After pulling the all-nighter, I snuck in a few hours of sleep today. The rest was a bit fitful, though, since only a few feet from my door is a "construction zone." Two hardworking carpenters are pulling 12+hour days, installing screens in our buildings’ windows and vents. (Yay! I am so happy for this development as it will mean fewer bugs inside my home.) The roar of the generator, the power tools, and the workers’ banter stirred me. Two cups of coffee helped to lift my mind fog, though I still feel like I am rocking in the boat.

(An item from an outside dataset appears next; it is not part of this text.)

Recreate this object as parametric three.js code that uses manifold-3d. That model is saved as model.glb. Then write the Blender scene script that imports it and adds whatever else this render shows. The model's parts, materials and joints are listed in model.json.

And to top off this interesting weekend, the island is hosting the seasonal “convention” of lake flies – large, innocent, but annoying gnats. Attracted to light, they rest on anything they can find – walls, windows, desks, floors, and are especially obnoxious after the sun has set. And, due to their short 24-hour lifespan, 15 minutes after you sweep the floor, you find more recently deceased flies have fallen. (Read these blog posts for more about these frequent island visitors.)

Though the last few days have had their ups and downs, there has, for the most part, been an abiding peace in my heart – knowing all along God is in control and will continue to be. I have so much to be thankful for, and the "hiccups" of the last few days are truly minor in comparison.

As the song says, “With Jesus in the boat, you can smile in the storm.” :)

I am thankful today for God’s “extra” graces, just when I need them most.